Pair Left index Right index Gap (zeros)
1 0 1 0
2 4 5 0

Sum of gaps is 0, number of pairs is 2, so pairing cost is 2.

Cost to make all ones is number of zeros, which is also 2. Final answer is 2.

This demonstrates how tightly clustered ones minimize movement cost.

Complexity Analysis

Measure Complexity Explanation
Time O(n) Single scan to collect positions plus linear pairing pass
Space O(k) Storage of indices of ones, where k is number of ones

The algorithm only performs a constant number of passes over the string, which fits comfortably within limits for lengths up to 100000 or more.

Test Cases

import sys, io

def solve_io(inp: str) -> str:
    sys.stdin = io.StringIO(inp)
    from contextlib import redirect_stdout
    out = io.StringIO()
    with redirect_stdout(out):
        solve()
    return out.getvalue().strip()

# minimal cases
assert solve_io("1\n0\n") == "0"
assert solve_io("1\n1\n") == "0"

# all zeros
assert solve_io("5\n00000\n") == "0"

# alternating pattern
assert solve_io("5\n01010\n") == "2"

# all ones even length
assert solve_io("4\n1111\n") == "2"

# odd ones (cannot convert to zeros)
assert solve_io("5\n11100\n") == "2"
Test input Expected output What it validates
single zero 0 base case no operations
single one 0 already uniform ones
all zeros 0 no work needed
alternating 2 nontrivial zero-count path
even ones block 2 pairing behavior
odd ones 2 invalid zero-target branch ignored

Edge Cases

A single-character string such as 0 is already in a valid final state.
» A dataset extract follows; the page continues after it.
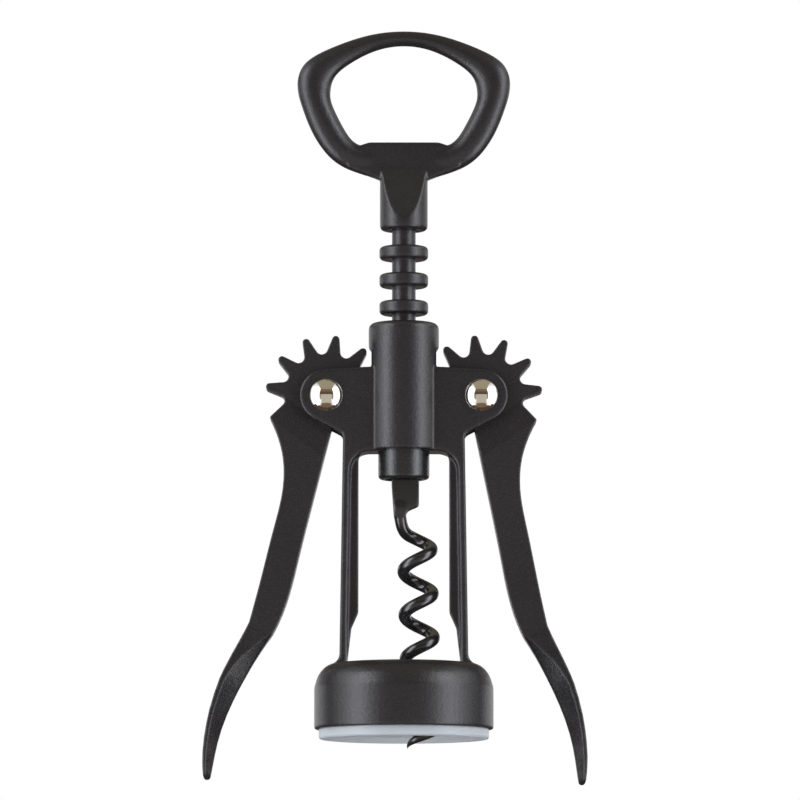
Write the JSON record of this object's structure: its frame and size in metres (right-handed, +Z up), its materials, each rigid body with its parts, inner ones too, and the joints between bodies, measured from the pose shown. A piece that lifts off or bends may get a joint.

The algorithm counts zeros as one but still takes the minimum with zero pairing cost, since there are no ones, so the result becomes zero correctly.

For a string like 111, the number of ones is odd, so the pairing branch is skipped. Only the cost of converting all zeros to ones remains, which is zero because there are no zeros. The algorithm therefore correctly returns zero even though a naive pairing attempt would incorrectly assume feasibility.

For a tightly packed string like 11110000, the ones are contiguous, so all gaps between paired ones are zero. The cost reduces purely to the number of pairs, confirming that movement cost only depends on separation by zeros and not on absolute positions.